Répondu le 11 juillet 2023

Réponse du Pape François à la première question

a) La réponse dépend du sens que l’on attribue au mot « réinterpréter ». S’il est compris comme « mieux interpréter », l’expression est valable. En ce sens, le Concile Vatican II a affirmé qu’il est nécessaire que, par le travail des exégètes – et j’ajouterais, des théologiens – « le jugement de l’Église mûrisse »  (Concile œcuménique Vatican II, Constitution dogmatique Dei Verbum, 12).

b) Par conséquent, s’il est vrai que la Révélation divine est immuable et toujours contraignante, l’Église doit être humble et reconnaître qu’elle n’épuise jamais son insondable richesse et qu’elle a besoin de grandir dans sa compréhension.

c) Par conséquent, elle grandit aussi dans sa compréhension de ce qu’elle a elle-même affirmé dans son Magistère.

d) Les changements culturels et les nouveaux défis de l’histoire n’altèrent pas la Révélation, mais peuvent nous stimuler à mieux exprimer certains aspects de sa richesse débordante et qui offre toujours plus.

e) Il est inévitable que cela puisse conduire à une meilleure expression de certaines affirmations passées du Magistère, et cela s’est effectivement produit au cours de l’histoire.

f) D’autre part, il est vrai que le Magistère n’est pas supérieur à la Parole de Dieu, mais il est également vrai que tant les textes de l’Écriture que les témoignages de la Tradition ont besoin d’une interprétation qui permette de distinguer leur substance pérenne du conditionnement culturel. Cela est évident, par exemple, dans les textes bibliques (comme Exode 21:20-21) et dans certaines interventions magistérielles qui ont toléré l’esclavage (cf. Nicolas V, Bulle Dum Diversas, 1452). Il ne s’agit pas d’un argument secondaire, vu son lien intime lié à la vérité éternelle de la dignité inaliénable de la personne humaine. Ces textes doivent être interprétés. Il en va de même pour certaines considérations du Nouveau Testament sur les femmes (1 Corinthiens 11 : 3-10 ; 1 Timothée 2 : 11-14) et d’autres textes de l’Écriture et témoignages de la Tradition qui ne peuvent être répétés tels quels aujourd’hui.

g) Il est important de souligner que ce qui ne peut pas changer, c’est ce qui a été révélé « pour le salut de tous » (Concile œcuménique Vatican II, Constitution dogmatique Dei Verbum, 7). Par conséquent, l’Église doit constamment discerner ce qui est essentiel pour le salut et ce qui est secondaire ou moins directement lié à ce but.

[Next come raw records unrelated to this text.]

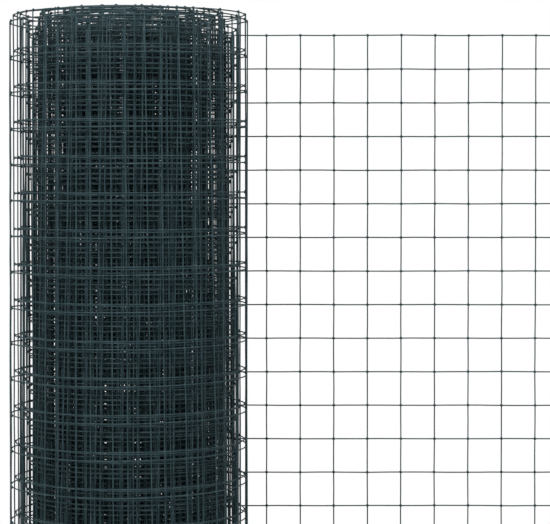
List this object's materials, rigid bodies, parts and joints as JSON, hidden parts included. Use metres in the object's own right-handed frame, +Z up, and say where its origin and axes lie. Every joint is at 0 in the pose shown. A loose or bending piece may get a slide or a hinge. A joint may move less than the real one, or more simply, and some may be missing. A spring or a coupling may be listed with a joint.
{
  "type": "roll of wire fencing",
  "caption": "Standing roll of square welded wire mesh fencing with a green plastic coat, its free end unrolled flat.",
  "frame": {"origin": "on the roll's axis, in the plane of the roll's foot that it stands on", "axes": "+Z up along the roll's axis; +X the way the flat free end runs; the free end lies behind the roll at +Y"},
  "size_m": [0.4087, 0.1678, 0.5224],
  "materials": {
    "coated_wire": "dark green plastic coat with a soft gloss"
  },
  "bodies": {
    "root": {"wound_roll": "coated_wire", "free_end": "coated_wire"}
  },
  "joints": []
}
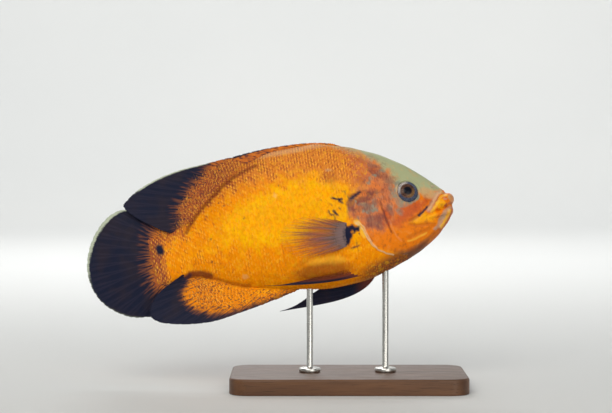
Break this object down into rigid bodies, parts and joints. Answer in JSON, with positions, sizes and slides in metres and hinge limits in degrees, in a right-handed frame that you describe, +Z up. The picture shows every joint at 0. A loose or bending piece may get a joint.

Je souhaite rappeler ce qu’affirmait saint Thomas d’Aquin: « plus on descend dans les détails, plus l’indétermination augmente » (Summa Theologiae 1-1 1, q. 94, art. 4).

h) Enfin, la seule formulation d’une vérité ne pourra jamais être adéquatement comprise si elle est présentée isolément, isolée du contexte riche et harmonieux de l’entière Révélation. La « hiérarchie des vérités » implique également de placer chaque vérité en juste connexion avec des vérités plus centrales et avec l’enseignement de l’Église dans son ensemble. Cela peut enfin éventuellement conduire à différentes manières d’exposer la même doctrine, même si « pour ceux qui rêvent d’une doctrine monolithique défendue par tous sans nuance, cela peut sembler une dispersion imparfaite. Mais en réalité, cette variété aide à mieux manifester et à développer les différents aspects de l’inépuisable richesse de l’Évangile » (Evangelii gaudium, 40). Tout courant théologique comporte des risques, mais aussi des opportunités.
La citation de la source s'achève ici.